Camp Constitution sought to host an event in September 2017 in front of Boston City Hall, which would include short speeches by local pastors outlining the religious history of the city. September 17 is recognized as “Constitution Day and Citizenship Day” by federal statute, and citizens have been approved to fly flags during their events on numerous occasions.
However, when director Hal Shurtleff applied to fly the Christian flag on the pole through the duration of the event, his request was denied. Gregory Rooney, the commissioner of the Property Management Department, advised in writing that “[t]he City of Boston maintains a policy and practice of respectfully refraining from flying non-secular flags on the city hall flagpoles.”
He said that the City’s policy was based on the First Amendment’s “establishment of religion” clause, and outlined that he would consider a request to fly a non-religious flag, which Shurtleff declined.
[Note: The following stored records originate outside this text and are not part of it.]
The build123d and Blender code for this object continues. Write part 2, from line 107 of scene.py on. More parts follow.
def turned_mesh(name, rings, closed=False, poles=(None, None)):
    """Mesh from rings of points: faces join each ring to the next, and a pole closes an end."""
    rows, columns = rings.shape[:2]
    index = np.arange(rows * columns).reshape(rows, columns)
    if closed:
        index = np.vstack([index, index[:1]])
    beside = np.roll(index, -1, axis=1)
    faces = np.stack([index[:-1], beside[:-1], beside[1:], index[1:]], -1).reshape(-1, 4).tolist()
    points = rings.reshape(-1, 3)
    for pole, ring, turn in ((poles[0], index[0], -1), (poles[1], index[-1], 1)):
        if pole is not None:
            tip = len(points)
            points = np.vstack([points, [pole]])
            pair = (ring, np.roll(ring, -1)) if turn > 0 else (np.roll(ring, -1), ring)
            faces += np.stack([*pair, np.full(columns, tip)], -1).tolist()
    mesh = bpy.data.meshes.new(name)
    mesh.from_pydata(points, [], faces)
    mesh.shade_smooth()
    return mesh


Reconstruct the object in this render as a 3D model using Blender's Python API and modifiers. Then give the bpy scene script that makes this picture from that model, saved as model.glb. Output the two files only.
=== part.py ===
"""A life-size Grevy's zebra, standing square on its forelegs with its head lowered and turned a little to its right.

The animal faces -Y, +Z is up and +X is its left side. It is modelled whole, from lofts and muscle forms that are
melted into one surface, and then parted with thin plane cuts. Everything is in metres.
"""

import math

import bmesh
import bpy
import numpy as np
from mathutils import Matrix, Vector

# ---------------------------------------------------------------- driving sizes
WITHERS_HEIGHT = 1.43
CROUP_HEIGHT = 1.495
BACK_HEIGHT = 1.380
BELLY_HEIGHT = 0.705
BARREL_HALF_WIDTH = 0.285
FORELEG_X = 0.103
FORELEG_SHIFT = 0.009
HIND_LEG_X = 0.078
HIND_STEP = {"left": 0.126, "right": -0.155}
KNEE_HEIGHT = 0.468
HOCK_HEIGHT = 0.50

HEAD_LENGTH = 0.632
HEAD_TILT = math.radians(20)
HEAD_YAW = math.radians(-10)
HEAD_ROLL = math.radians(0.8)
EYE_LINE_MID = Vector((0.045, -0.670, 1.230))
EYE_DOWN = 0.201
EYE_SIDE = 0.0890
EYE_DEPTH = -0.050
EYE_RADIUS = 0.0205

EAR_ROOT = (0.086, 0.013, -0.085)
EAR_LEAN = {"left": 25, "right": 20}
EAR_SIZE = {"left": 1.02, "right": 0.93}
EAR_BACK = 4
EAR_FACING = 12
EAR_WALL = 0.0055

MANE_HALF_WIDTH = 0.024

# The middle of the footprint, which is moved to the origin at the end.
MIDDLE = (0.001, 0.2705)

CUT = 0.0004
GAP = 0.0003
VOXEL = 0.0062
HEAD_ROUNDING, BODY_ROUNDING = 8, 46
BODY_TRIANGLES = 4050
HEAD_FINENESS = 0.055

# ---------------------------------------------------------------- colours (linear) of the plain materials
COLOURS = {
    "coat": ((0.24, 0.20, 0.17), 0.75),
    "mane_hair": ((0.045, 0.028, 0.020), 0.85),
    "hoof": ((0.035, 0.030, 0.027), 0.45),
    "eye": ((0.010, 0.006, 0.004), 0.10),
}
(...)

According to the Camp Constitution website, the group exists “to enhance understanding of our Judeo-Christian moral heritage, our American heritage of courage and ingenuity, including the genius of our United States Constitution, and the application of free enterprise, which together gave our nation an unprecedented history of growth and prosperity, making us the envy of the world.”
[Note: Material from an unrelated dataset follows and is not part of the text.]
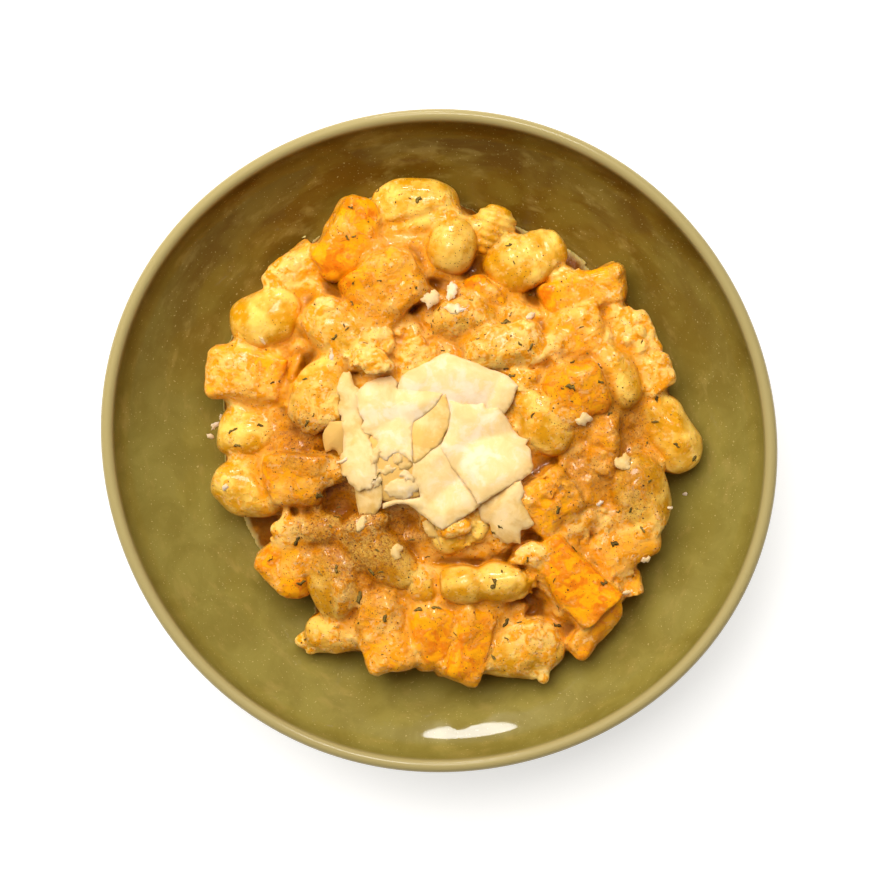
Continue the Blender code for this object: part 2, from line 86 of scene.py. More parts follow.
# The sauce fills the heap up to just under the mean height of the pieces round each place.
LEVEL_SPREAD = 7.5  # how far round a place the mean is taken
LEVEL_SINK = 2.5
EDGE_SPREAD = 9.0
EDGE_UNDER = 3  # how far under the bowl's face the level sinks beyond the heap
HEAP_EDGE = (0.45, 0.72)  # share of the ground that the pieces cover where the sauce starts and is full
HEAP_CENTRE = (4, 3)
MOUND_RADIUS = 58  # under the cheese the sauce is a mound, which the pieces lean on
MOUND_PEAK = 41
MOUND_FALL = 15.5
FILLET = 2.9
BOWL_FILLET = 1.6
MARGIN = 6  # round the food, on the grid
INTO_WALL = 0.3  # how far the sauce's underside is sunk into the bowl, so that no gap shows
FILM = 2.2  # as far over the bowl the sauce is thin and pale
SAUCE_LUMPS = ((4.5, 1.2), (2.4, 0.5))
# How deep a place lies below the heap round it, over these spreads and then blurred, sets the painted shade
# in the food's creases and hollows.
CREASE_SPREADS = (1.8, 4)
CREASE_BLUR = 0.8
SAUCE_SHARE = 0.43  # of its faces that the sauce's mesh keeps
THIN_LUMPS = 0.35  # of the lumps' depth, where the sauce is only a coat
THICK_FROM = 0.3  # over a piece, where the lumps start to deepen
THICK_RISE = 1.5
LUMP_RISE = 0.3  # how far the noise's creases are sunk, and what is between them raised
WALL_STEEPNESS = 0.9  # of the field over the bowl, whose face leans
WALL_FOLLOW = 0.2  # of the sauce's field: how fast its underside rises towards its edge
MOST_OVER_WALL = 0.15
KIND_BLEND = 5  # how wide the colours of dough and squash run into each other

# How thick the sauce lies over each piece. Below zero the piece shows, with patches of sauce.
COAT = {"gnocco": -0.5, "squash": 0.25}
COAT_OF = {
    "gnocco_left_upper": 0.3, "gnocco_left_inner": 0.45, "gnocco_left_tucked": -0.9,
    "gnocco_middle_rear": 0.2, "gnocco_middle_right": 0.5, "gnocco_right_upper": 0.0,
    "gnocco_right_inner": -0.1, "gnocco_right_lower": -0.1, "gnocco_front": -0.1,
    "gnocco_front_corner": -0.1, "gnocco_front_left": 0.25, "gnocco_front_short": 0.0,
    "gnocco_peppered": 0.0, "gnocco_small": 0.0, "squash_tucked": 0.7, "squash_inner_rear": 0.5,
    "squash_right_rear": 0.7, "squash_right_edge": 0.7, "squash_right_bit": 0.5,
    "squash_right_top": -0.3, "squash_right_bar": -0.4, "squash_right_corner": -0.1,
    "squash_left_rear": 0.5, "squash_left_cube": 0.0, "squash_rear_left": -0.1,
    "squash_front_middle": -0.1, "squash_front_wedge": -0.1,
}
COAT_PATCHES = ((9, 0.5), (4, 0.4), (2, 0.2))  # size and strength of the coat's thick and thin places

# Each kind of piece: how rounded its edges are, how far it is let out to make up for that, then
# the size and depth of what bends it, and of the lumps that roughen it.
ROUNDING = {"gnocco": 0.8, "squash": 0.35}
LET_OUT = {"gnocco": 1.0, "squash": 0.6}
BENDS = {"gnocco": (9, 1.1), "squash": (8, 1.0)}
LUMPS = {"gnocco": ((6, 0.45), (3, 0.12)), "squash": ((5, 0.45), (2.2, 0.2))}

# Rough places, such as a broken end: the piece, x and y, how wide and how deep.
ROUGH_SPOTS = (
    ("gnocco_broken", 12, -33, 4, 1.6),
    ("gnocco_front_long", 31, -48, 4, 1.3),
    ("squash_inner_front", 36, -15, 6, 1.2),
    ("squash_right_slice", 53, -3, 6, 0.9),
)
ROUGH_SPOT_LUMP = 1.7
# Grooves: the piece, from x and y to x and y, how wide and how deep.
GROOVES = (
    ("gnocco_rear", -20, 69.5, -2, 75, 1.5, 1.3),
    ("gnocco_left_outer", -66, 5.5, -56, 6.5, 1.3, 0.5),
    ("gnocco_right_outer", 68, 8, 76, 0, 1.4, 0.5),
    ("gnocco_front_long", 12, -40, 15, -52, 2.0, 0.8),
    ("gnocco_left_large", -50, 44, -46, 34, 1.6, 0.7),
)
# Ridges across the length of a piece: how far apart and how deep.
RIDGED = {
    "gnocco_rear_ridged": (2.6, 0.32), "gnocco_rear_right": (3.4, 0.14), "gnocco_left_tucked": (3.2, 0.12),
}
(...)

Camp Constitution consequently obtained legal representation, which wrote to the City to contend that the denial was unconstitutional. It soon also filed suit, noting that other flags that were approved to be flown include the rainbow flag for homosexual Pride Month, as well as a blue, pink and white flag to recognize those who identify as transgender.
“Proud to fly the #TransFlag over Boston City Hall for the 1st time in MA history — a sign that everyone is welcome,” Mayor Walsh tweeted in 2016.
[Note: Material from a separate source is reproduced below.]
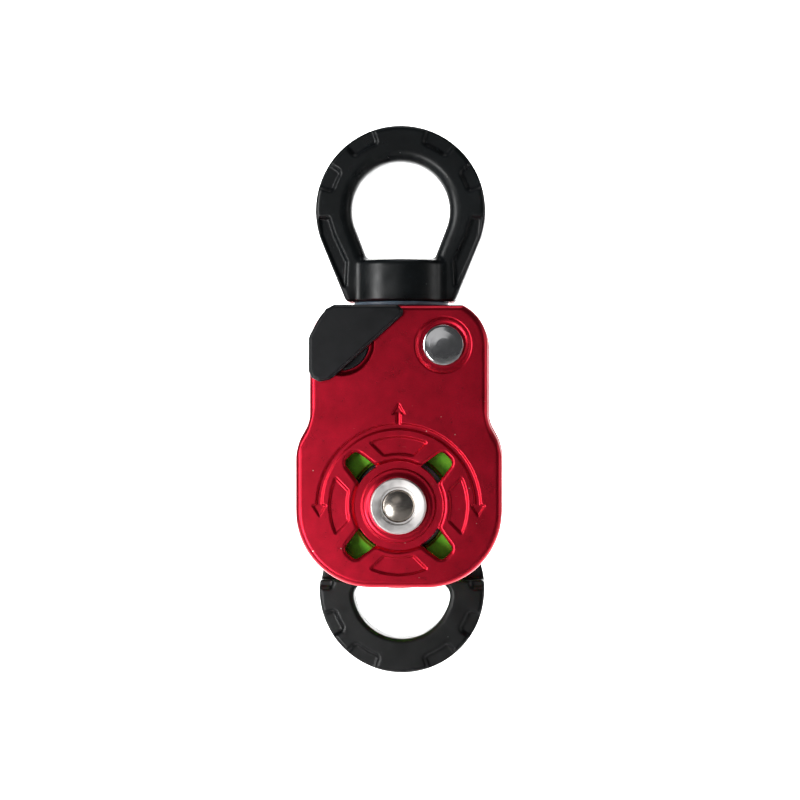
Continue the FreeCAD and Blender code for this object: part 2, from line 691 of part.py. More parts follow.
for a0, a1 in [(197, 214), (229, 251), (289, 311), (326, 343), (2, 20), (160, 178)]:
    for y0 in (BECKET_FRONT - 1, BECKET_BACK - POCKET_DEPTH):
        pocket = sector_y(BECKET, EDGE_POCKET_R, BECKET_R + 1, a0, a1, y0, y0 + 1 + POCKET_DEPTH)
        becket = becket.cut(pocket)
becket = becket.cut(cyl_y(AXLE, AXLE_R, 0, 20))
for centre in RIVETS:
    becket = becket.cut([
        cyl_y(centre, RIVET_R, 0, 20),
        cone_y(centre, 3.4, RIVET_R, ARM_FRONT, ARM_FRONT + 1.4),
    ])
save("becket", becket)

rivets = []
for centre in RIVETS:
    rivets.append(joined([
        cyl_y(centre, RIVET_R, ARM_FRONT + 0.1, PLATE_OUT + 0.2),
        cone_y(centre, 3.3, RIVET_R, ARM_FRONT + 0.1, ARM_FRONT + 1.4),
        turned_y(centre, [
            (0, PLATE_OUT),
            (RIVET_HEAD_R, PLATE_OUT),
            (3.6, PLATE_OUT + 0.7),
            (2.2, PLATE_OUT + 1.2),
            (0, PLATE_OUT + 1.3),
        ]),
    ]))
save("becket_rivets", Part.makeCompound(rivets))
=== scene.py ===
import json
import math

import bpy
import numpy as np
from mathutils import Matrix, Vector


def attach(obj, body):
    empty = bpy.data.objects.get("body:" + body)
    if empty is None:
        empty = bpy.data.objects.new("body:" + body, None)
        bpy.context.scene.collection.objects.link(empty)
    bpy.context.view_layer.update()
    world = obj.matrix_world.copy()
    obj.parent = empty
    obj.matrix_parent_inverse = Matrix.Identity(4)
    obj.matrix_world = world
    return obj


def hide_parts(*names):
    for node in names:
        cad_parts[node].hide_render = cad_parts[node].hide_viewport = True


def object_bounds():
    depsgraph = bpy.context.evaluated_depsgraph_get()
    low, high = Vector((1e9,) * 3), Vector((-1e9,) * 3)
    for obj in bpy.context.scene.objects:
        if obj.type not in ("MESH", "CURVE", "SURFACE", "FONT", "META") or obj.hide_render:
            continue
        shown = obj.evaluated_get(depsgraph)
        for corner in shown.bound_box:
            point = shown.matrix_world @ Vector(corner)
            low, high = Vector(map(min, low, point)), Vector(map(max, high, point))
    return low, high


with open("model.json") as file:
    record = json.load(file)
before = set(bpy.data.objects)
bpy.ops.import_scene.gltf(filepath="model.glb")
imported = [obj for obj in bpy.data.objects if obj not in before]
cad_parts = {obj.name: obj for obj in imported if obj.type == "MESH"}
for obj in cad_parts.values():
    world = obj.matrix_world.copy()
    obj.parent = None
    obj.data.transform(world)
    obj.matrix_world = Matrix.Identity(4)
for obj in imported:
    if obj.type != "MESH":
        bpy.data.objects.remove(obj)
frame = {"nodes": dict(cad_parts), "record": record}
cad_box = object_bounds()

# Everything below is in millimetres in the row frame until a mesh is made: X right, Y to the rear, Z up.
MM = 0.001

# Swivel eye
EYE_R = 25.3
EYE_HOLE_R = 14.55
EYE_HALF = 7.5
LEG_FOOT_X = 16.2
HOLE_FOOT_X = 9.9
COLLAR_R = 14.4
COLLAR_TOP = -14.7
COLLAR_FOOT = -27.15
EYE_POCKETS = [(16, 33), (50, 71)]
LEG_POCKET = [
    (23.6, -2.7),
    (21.6, -2.7),
    (20.1, -7.4),
    (16.4, -15.4),
    (16.7, -22.0),
    (20.3, -14.0),
    (23.2, -7.0),
]
POCKET_DEPTH = 1.2
POCKET_R = 21.0
SWIVEL_BORE_R = 8.5
SWIVEL_BORE_TOP = -18.0
RACE_Z = -22.5
RACE_GROOVE_R = 2.05
PORT_R = 2.2
PORT_FOOT = 8.0
WASHER_R = (8.65, 14.2)
WASHER_Z = (-28.35, -27.25)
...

A federal judge ruled against Camp Constitution in August 2018, as did an appeals court, and Shurtleff refiled the legal challenge.
In February, Judge Denise Casper, appointed to the bench by then-President Barack Obama, likewise rejected Shurtleff’s arguments, concluding that the flag — being raised at City Hall and adjacent to government emblems — would constitute, and be considered by the public as, government speech. The City is therefore permitted to control the message being expressed, she stated.
“It is not only that the flagpole on which Shurtleff’s Christian flag would be flying is on the steps of City Hall, but also that this ‘third-party flag would keep company with the United States flag and the flag of the Commonwealth of Massachusetts, two powerful governmental symbols,’” Casper wrote.
“That a keen observer might also observe that this third-party flag was flying on the pole ordinarily reserved for the flag of the City of Boston for a time would be even greater cause to attribute such speech to the City,” she opined. “By any measure of identity of the speech being that of the City or, alternatively, by any reasonable observer standard, the Christian flag waving on the City’s flagpole would be readily attributed to the City.”
Casper also noted that while the City of Boston has flown many other flags — those representing other countries and one for homosexual pride — it doesn’t fly religious flags at all, and therefore is not in violation of the Constitution’s Equal Protection clause.
“The City’s desire not to have its speech co-opted to promote a religious message cannot be seen as an improper inhibition of religion, when its primary reason for denying the application was to avoid the risk of violating the Establishment Clause by appearing to make ‘a government effort to favor a particular religious sect,’” she wrote.
The ruling is currently under appeal before the First Circuit Court of Appeals.
Jesus said in Mark 8:38, “Whosoever therefore shall be ashamed of Me and of My words in this adulterous and sinful generation of him also shall the Son of man be ashamed when He cometh in the glory of His Father with the holy angels.”